3. It is said that there are political parties which have county tickets in the field, but no state tickets. If such parties choose to vote only a county ticket they can prepare their vignette or heading, prepare their tickets, deposit one with the county clerk, as provided by section *547 10, procure their printing by the secretary of state, and deposit the ballots with the inspectors. If they choose to vote the state ticket of any of the other political parties they can erase the county ticket and paste their own in its stead.

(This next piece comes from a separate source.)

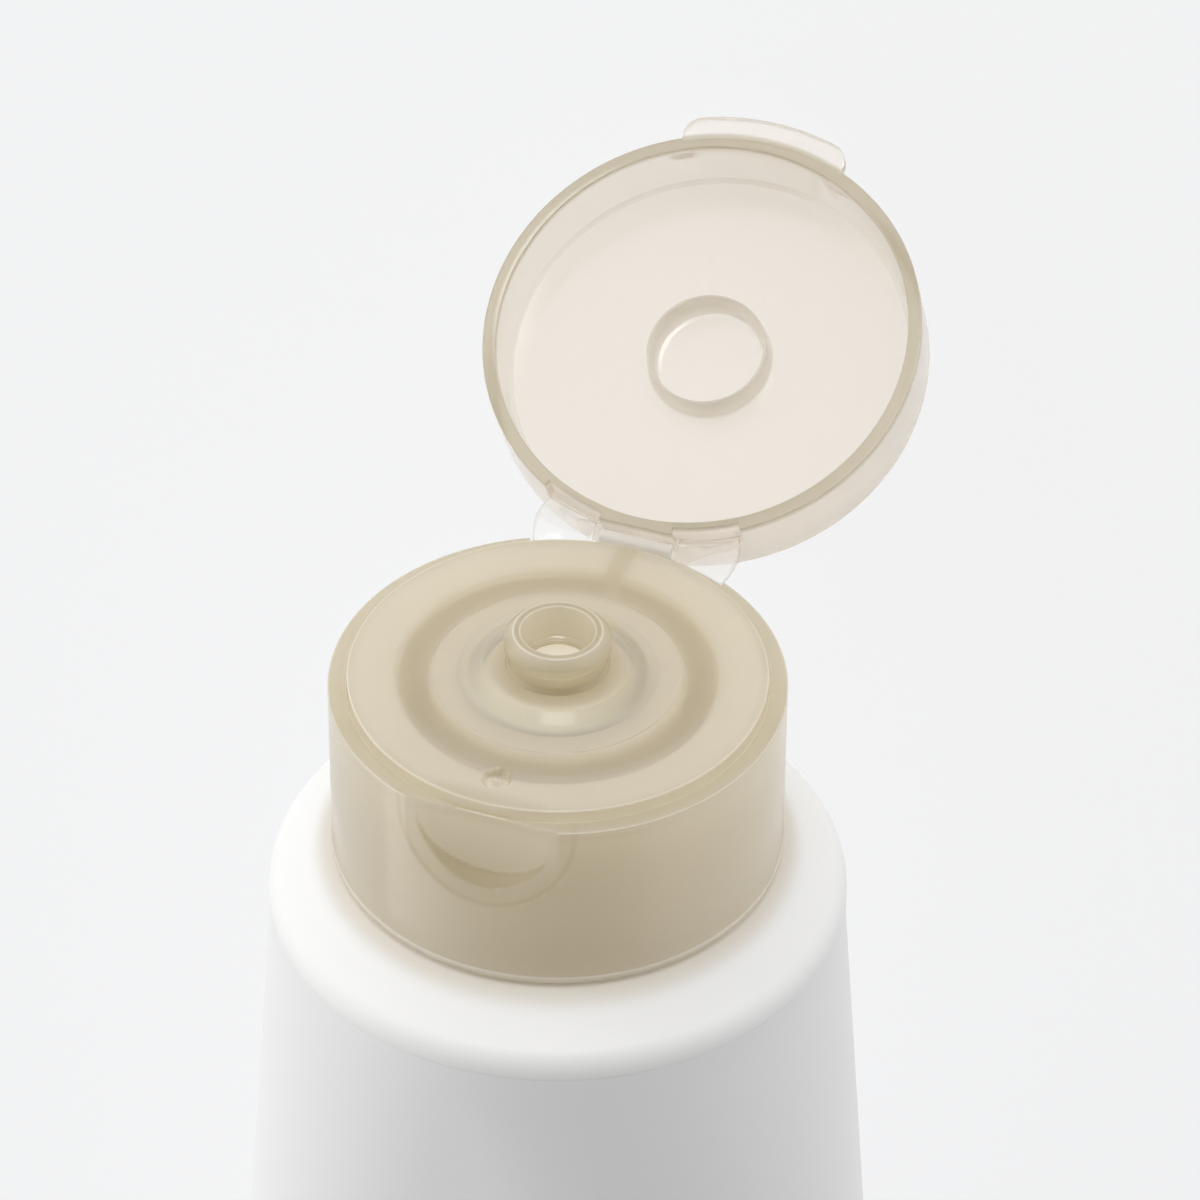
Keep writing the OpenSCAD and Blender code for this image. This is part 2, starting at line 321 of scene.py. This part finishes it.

Section 30 contains a very important provision of the law which has not been mentioned or argued by counsel. It is as follows: “The board of election may make such regulations as they deem proper limiting the time in which an elector may remain in the room or booth while preparing or writing his ballot. Such limitation, however, shall not be less than one nor more than five minutes.” This section is not enumerated in the act among those sections which apply to municipalities whose elections are governed by special enactment. But it is evident that the legislature intended this provision to apply to such elections. Great abuses might result if this provision did not apply. We therefore hold that this provision is applicable to the elections in such cities, as well as to elections in towns, and that it is the imperative duty of such boards to limit the time as therein provided. Ample authority is conferred on the gate-keeper, and the inspectors of election, to see that this reasonable rule is complied with by the voters, and it is their imperative duty to enforce it. The defects in the law can be very easily remedied by a future legislature, and further **956 safeguards provided for the protection and exercise of this most precious right, which is the key-stone of a free, honest, and enduring republican government. The writ of mandamus must issue. This is a friendly proceeding to obtain a construction of the law, and no costs will be allowed.
CAHILL, J., did not sit. The other justices concurred.